## Given task
How does the data below read from its first line through the line containing "wasm.setup();"? Print those lines exactly.

## Supplied data
++++++

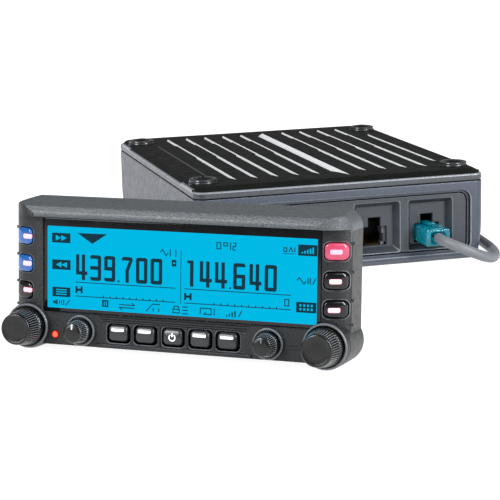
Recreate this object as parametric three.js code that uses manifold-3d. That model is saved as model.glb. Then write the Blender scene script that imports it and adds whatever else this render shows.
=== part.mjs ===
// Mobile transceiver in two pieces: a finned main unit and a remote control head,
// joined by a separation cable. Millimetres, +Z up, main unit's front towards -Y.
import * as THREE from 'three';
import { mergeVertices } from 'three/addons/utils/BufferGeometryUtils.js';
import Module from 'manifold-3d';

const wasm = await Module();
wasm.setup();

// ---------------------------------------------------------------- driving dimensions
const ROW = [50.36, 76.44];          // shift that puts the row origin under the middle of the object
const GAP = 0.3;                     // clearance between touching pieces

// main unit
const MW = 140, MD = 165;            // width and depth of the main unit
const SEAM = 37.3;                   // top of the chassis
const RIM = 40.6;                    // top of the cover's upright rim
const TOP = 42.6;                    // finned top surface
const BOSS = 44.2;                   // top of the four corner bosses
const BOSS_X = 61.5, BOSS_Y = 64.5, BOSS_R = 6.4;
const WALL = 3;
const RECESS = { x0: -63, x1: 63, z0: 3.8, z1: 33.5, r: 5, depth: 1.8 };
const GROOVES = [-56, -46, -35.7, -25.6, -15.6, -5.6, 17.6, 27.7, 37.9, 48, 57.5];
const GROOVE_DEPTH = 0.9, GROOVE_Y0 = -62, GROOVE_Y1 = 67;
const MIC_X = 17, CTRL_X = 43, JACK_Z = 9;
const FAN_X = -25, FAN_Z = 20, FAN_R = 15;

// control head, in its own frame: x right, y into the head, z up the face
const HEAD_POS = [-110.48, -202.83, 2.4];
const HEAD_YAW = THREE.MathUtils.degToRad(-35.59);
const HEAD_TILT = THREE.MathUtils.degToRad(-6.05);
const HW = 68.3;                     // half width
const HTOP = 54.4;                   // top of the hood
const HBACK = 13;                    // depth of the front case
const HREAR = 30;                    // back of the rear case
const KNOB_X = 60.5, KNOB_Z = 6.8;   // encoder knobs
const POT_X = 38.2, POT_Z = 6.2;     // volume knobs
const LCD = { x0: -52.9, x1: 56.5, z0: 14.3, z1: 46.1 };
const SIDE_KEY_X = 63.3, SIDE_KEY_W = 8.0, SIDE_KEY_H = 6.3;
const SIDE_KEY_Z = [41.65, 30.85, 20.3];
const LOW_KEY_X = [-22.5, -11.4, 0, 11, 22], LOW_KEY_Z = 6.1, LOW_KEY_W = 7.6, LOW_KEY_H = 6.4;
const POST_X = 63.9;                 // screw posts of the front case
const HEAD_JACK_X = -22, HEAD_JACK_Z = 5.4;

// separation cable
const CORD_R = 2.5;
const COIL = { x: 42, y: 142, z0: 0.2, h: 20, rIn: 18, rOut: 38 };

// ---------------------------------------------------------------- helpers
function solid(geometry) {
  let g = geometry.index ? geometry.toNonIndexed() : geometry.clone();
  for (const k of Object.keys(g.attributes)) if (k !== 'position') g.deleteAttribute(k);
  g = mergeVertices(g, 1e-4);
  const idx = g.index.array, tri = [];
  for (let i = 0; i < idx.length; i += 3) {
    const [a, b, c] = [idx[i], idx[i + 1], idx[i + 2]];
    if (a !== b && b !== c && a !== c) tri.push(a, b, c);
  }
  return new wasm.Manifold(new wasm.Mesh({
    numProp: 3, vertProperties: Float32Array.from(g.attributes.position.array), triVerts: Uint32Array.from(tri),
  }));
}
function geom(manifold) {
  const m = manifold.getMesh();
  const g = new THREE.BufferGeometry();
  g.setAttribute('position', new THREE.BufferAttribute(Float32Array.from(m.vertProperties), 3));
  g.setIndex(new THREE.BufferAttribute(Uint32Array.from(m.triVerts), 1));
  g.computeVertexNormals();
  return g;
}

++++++

## Result
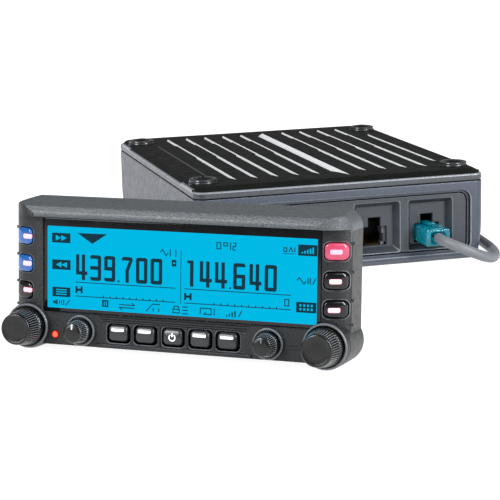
Recreate this object as parametric three.js code that uses manifold-3d. That model is saved as model.glb. Then write the Blender scene script that imports it and adds whatever else this render shows.
=== part.mjs ===
// Mobile transceiver in two pieces: a finned main unit and a remote control head,
// joined by a separation cable. Millimetres, +Z up, main unit's front towards -Y.
import * as THREE from 'three';
import { mergeVertices } from 'three/addons/utils/BufferGeometryUtils.js';
import Module from 'manifold-3d';

const wasm = await Module();
wasm.setup();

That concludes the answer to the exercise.